As part of the Financing, the Company has agreed to amend the terms of the 17,857,143 outstanding warrants issued to Ressources Québec inc., a subsidiary of Investissement Québec, in May 2014 as part of a private placement of 35,714,286 units, each comprised of one class A share and one-half of a warrant. The warrants will now be exercisable into shares of the Company at a price of $0.241 per share (instead of $0.33) and will expire on May 2, 2019 (instead of May 27, 2017). These amendments will become effective on the 10th business day from the date of this press release.

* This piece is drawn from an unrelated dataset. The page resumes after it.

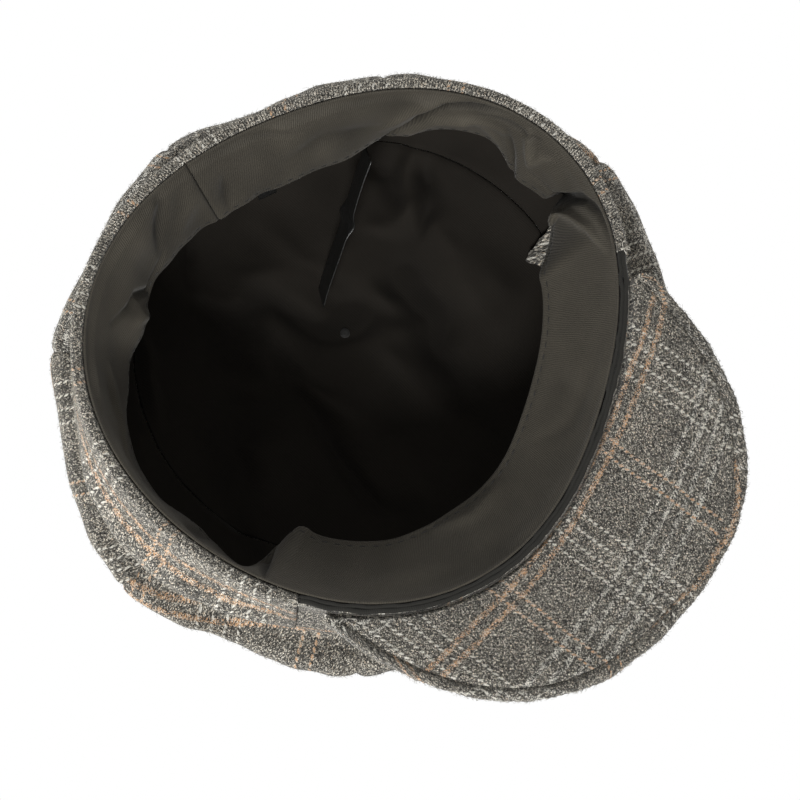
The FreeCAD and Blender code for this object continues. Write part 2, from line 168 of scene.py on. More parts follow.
class CapLooks(bpy.types.PropertyGroup):
    tweed_dark: colour("Tweed, dark", "Dark fibres of the ground", 33, 32, 30)
    tweed_middle: colour("Tweed, middle", "Middle fibres of the ground", 98, 96, 91)
    tweed_light: colour("Tweed, light", "Light fibres of the ground", 246, 239, 223)
    fuzz: colour("Fuzz", "Hairs that stand on the tweed", 168, 164, 152)
    check_tan: colour("Check, tan", "Tan threads of the check", 226, 180, 136)
    check_white: colour("Check, white", "White threads of the check", 248, 244, 232)
    check_repeat: length("Check repeat", "From one tan pair to the next", 62)
    check_gap: length("Check gap", "Between the threads of a group", 4.8)
    wale: length("Wale", "Distance between the tweed's diagonal ribs", 1.5)
    twill: colour("Twill", "Sweatband cloth", 66, 62, 54)
    lining: colour("Lining", "Lining cloth", 33, 30, 26)
    binding: colour("Binding", "Tape along the visor seam", 30, 29, 25)
    satin: colour("Satin", "Care label", 14, 14, 13)
    thread: colour("Thread", "Stitches", 26, 25, 23)
    pale_thread: colour("Pale thread", "Loose ends at the visor's tips", 205, 200, 188)


class CapStage(bpy.types.PropertyGroup):
    target_x: length("Target across", "Point that the camera looks at, across", 9.104)
    target_y: length("Target along", "Point that the camera looks at, along", -21.201)
    distance: length("Distance", "From the camera to that point", 900)
    tilt: angle("Tilt", "How far the camera stands off the axis of the opening", 14)
    heading: angle("Heading", "Direction in which the camera stands off, from the front", 132.4)
    lens: bpy.props.FloatProperty(name="Lens", description="Focal length in millimetres", default=119.8)
    floor: colour("Floor", "Colour of the floor", 236, 235, 232)
    floor_fade: length(
        "Floor fade", "Distance at which the floor starts to fade into the white around it", 450)
    floor_size: length("Floor size", "Side of the floor", 6000)
    ambient: share("Ambient", "Strength of the even light from all round", 0.26)
    lamp: share("Lamp", "Strength of a key lamp, in watts", 25.0)


def shape():
    return bpy.context.scene.cap_shape


def looks():
    return bpy.context.scene.cap_looks


# ---- the cap's form ---------------------------------------------------------------------------

def unit(vectors):
    return vectors / np.maximum(np.linalg.norm(vectors, axis=-1, keepdims=True), 1e-12)


def runs(points, axis=0):
    """Distance from a line's first point to each of its points, measured along the line."""
    steps = np.diff(points, axis=axis, prepend=np.take(points, [0], axis))
    return np.cumsum(np.linalg.norm(steps, axis=-1), axis=axis)


def crossed(rows, columns):
    """Two lists of numbers as grids: the first changes from row to row, the second within a row."""
    return np.meshgrid(rows, columns, indexing="ij")


def ray(azimuth):
    """Level unit vectors that point away from the origin."""
    azimuth = np.asarray(azimuth, float)
    return np.stack([np.sin(azimuth), -np.cos(azimuth), np.zeros_like(azimuth)], -1)


def level(height):
    """Vectors straight up of a given height."""
    height = np.asarray(height, float)
    return np.stack([np.zeros_like(height), np.zeros_like(height), height], -1)


def ease(value):
    value = np.clip(value, 0, 1)
    return value * value * (3 - 2 * value)


def bump(away, width):
    """1 at no distance, falling to 0 over about twice the width."""
    return np.exp(-(away / width) ** 2)


def apart(azimuth, middle):
    """Signed angle from the middle to an azimuth."""
    return (azimuth - middle + math.pi) % (2 * math.pi) - math.pi


def window(azimuth, middle, half, ramp):
    """1 within half of the middle, easing to 0 over the ramp, all in degrees."""
    away = np.abs(np.degrees(apart(azimuth, math.radians(middle))))
    return ease((half + ramp / 2 - away) / ramp)


def swell(azimuth, middle, width):
    """1 at the middle, falling to 0 over about twice the width, all in degrees."""
    return bump(np.degrees(apart(azimuth, math.radians(middle))), width)


def opening(azimuth):
    size = shape()
    return (size.opening
            + size.offset * np.cos(azimuth - size.offset_azimuth)
            + size.oval * np.cos(2 * (azimuth - size.oval_azimuth))
            + size.slack * np.cos(3 * (azimuth - size.slack_azimuth)))


def arch(across):
    """Height of the visor's underside at a distance across the head."""
    size = shape()
    part = np.clip(np.abs(across) / (size.opening - size.visor_inset), 0, 1)
    return size.visor_arch * (1 + np.cos(np.pi * part)) / 2


def rim_height(azimuth):
    edge = ray(azimuth) * opening(azimuth)[..., None]
    return np.where(edge[..., 1] < 0, arch(edge[..., 0]), 0)


def rim_place(azimuth, outwards, height):
    return ray(azimuth) * (opening(azimuth) + outwards)[..., None] + level(height)


def spline(knots, values, at):
    """Cubic curve through the values, whose ends follow a cubic through the four nearest."""
    count = len(knots)
    gaps = np.diff(knots)
    slopes = np.diff(values, axis=0) / gaps[:, None]
    matrix = np.eye(count)
    right = np.zeros_like(values)
    for place in range(1, count - 1):
        before, after = gaps[place - 1], gaps[place]
        matrix[place, place - 1:place + 2] = after, 2 * (before + after), before
        right[place] = 3 * (after * slopes[place - 1] + before * slopes[place])
    for place, near in ((0, slice(0, 4)), (-1, slice(-4, None))):
        for column in range(values.shape[1]):
            cubic = np.polyfit(knots[near], values[near, column], 3)
            right[place, column] = np.polyval(np.polyder(cubic), knots[place])
    tangents = np.linalg.solve(matrix, right)
    at = np.clip(at, 0, 1)
    left = np.clip(np.searchsorted(knots, at, side="right") - 1, 0, count - 2)
    gap = gaps[left][..., None]
    part = (at - knots[left])[..., None] / gap
    start, end = values[left], values[left + 1]
    rise, fall = tangents[left] * gap, tangents[left + 1] * gap
    return (start * (1 + 2 * part) * (1 - part) ** 2 + end * part ** 2 * (3 - 2 * part)
            + rise * part * (1 - part) ** 2 - fall * part ** 2 * (1 - part))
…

Orbite Technologies Inc. is a Canadian cleantech company whose innovative and proprietary processes are expected to produce alumina and other high-value products, such as rare earth and rare metal oxides, at one of the lowest costs in the industry, and in a sustainable fashion, using feedstocks that include aluminous clay, kaolin, nepheline, bauxite, red mud, fly ash as well as serpentine residues from chrysotile processing sites. Orbite is currently in the process of commercializing its first HPA Plant in Cap-Chat. The Company’s portfolio contains 16 intellectual property families, including 32 patents and 101 pending patent applications in 11 different countries and regions. The first intellectual property family is patented in Canada, USA, Australia, China, Japan and Russia. The Company also operates a state of the art technology development center in Laval, Québec, where its technologies are developed and validated.
Certain information contained in this document may include “forward-looking information”. Without limiting the foregoing, the information and any forward-looking information may include statements regarding projects, costs, objectives and future returns of the Company or hypotheses underlying these items. In this document, words such as “may”, “would”, “could”, “will”, “likely”, “believe”, “expect”, “anticipate”, “intend”, “plan”, “estimate” and similar words and the negative form thereof are used to identify forward-looking statements. Forward-looking statements should not be read as guarantees of future performance or results, and will not necessarily be accurate indications of whether, or the times at or by which, such future performance will be achieved. Forward-looking statements and information are based on information available at the time and/or the Company management’s good-faith beliefs with respect to future events and are subject to known or unknown risks, uncertainties, assumptions and other unpredictable factors, many of which are beyond the Company’s control. These risks uncertainties and assumptions include, but are not limited to, those described in the section of the Management’s Discussion and Analysis (MD&A) entitled “Risk and Uncertainties” as filed on March 30, 2016 on SEDAR, including those under the headings “Recent increase in budgeted capital costs will require additional financing and may adversely impact our prospects”, “We will need to raise capital to continue our growth” and “Development Goals and Time Frames”.
The Company does not intend, nor does it undertake, any obligation to update or revise any forward-looking information or statements contained in this document to reflect subsequent information, events or circumstances or otherwise, except as required by applicable laws.